Contributions: In this work, motivated by the challenges of gradient bias and inconsistent objectives resulting from the imbalanced non-IID data distribution, we propose a novel model, Meta-Equilibrize Federated Learning (MEFL), which extends beyond the current state-of-the-art research. MEFL is a PFL method based on the optimal trade-off between global and local models, ensuring accelerated convergence and enhanced model accuracy across diverse data distributions. This framework is designed with flexibility, enabling the integration of various underlying models according to task requirements. Furthermore, it ensures that the performance of all participating users is not compromised. We summarize our contributions as follows:

We propose MEFL based on meta-learning with Gradient Descent Preservation (GDP), which enhances personalization by leveraging client-specific data distribution and neutralizes gradient bias introduced by accumulated local training.
We introduce an equilibrized optimizing aggregation algorithm based on gradient variance weighting (MEFL-EOA). Thereby, it effectively balances the impact of each client’s updates by assigning higher weights to clients with more consistent and reliable gradients.
Comprehensive experimental results demonstrate that the performance of the proposed method is faster in convergence and achieves higher accuracy than the baselines. MEFL achieves an optimal balance between personalization and generalization capabilities.

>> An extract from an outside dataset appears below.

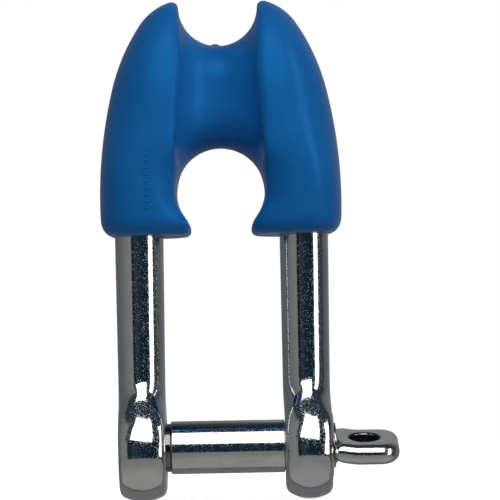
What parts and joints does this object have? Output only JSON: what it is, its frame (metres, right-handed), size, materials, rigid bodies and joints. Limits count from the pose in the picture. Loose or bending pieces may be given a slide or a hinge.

The paper is structured as follows. Section 2 reviews and discusses the existing system models in the related domain. Section 3 presents preliminaries and problem formulation. Section 4 introduces the theoretical framework of MEFL and algorithms. Section 5 describes the experimental design. We empirically verify the proposed algorithm and evaluate the results. Finally, we conclude the paper in Section 6, and discuss some implications for future study.

2. Related Work

In many horizontal federated learning approaches, a single model is employed for all clients [16]. However, under non-IID settings, this approach leads to convergence problems and degraded prediction performance. The goal of training a single global model on the union of client datasets becomes more challenging with non-IID data distributions, as using one global model struggles to address the statistical challenges posed by such distributions across different clients.

2.1. Personalized Federated Learning

The original FL framework proposed by McMahan et al. [17] aims to allow multiple clients to collaborate to train a shared global model without moving local data. Most of the existing FL training approaches are derived from the federated averaging (FedAvg) [17] algorithm, aiming to train a global model that performs well on most FL clients. PFL research is primarily focused on addressing two critical challenges: the issue of poor convergence in highly heterogeneous data and the absence of sufficiently personalized solutions. The PFL approach is highly appealing for intelligent healthcare applications [18], as it enables coordinating multiple clients (e.g., Wise Information Technology of Med) to implement artificial intelligence solutions effectively.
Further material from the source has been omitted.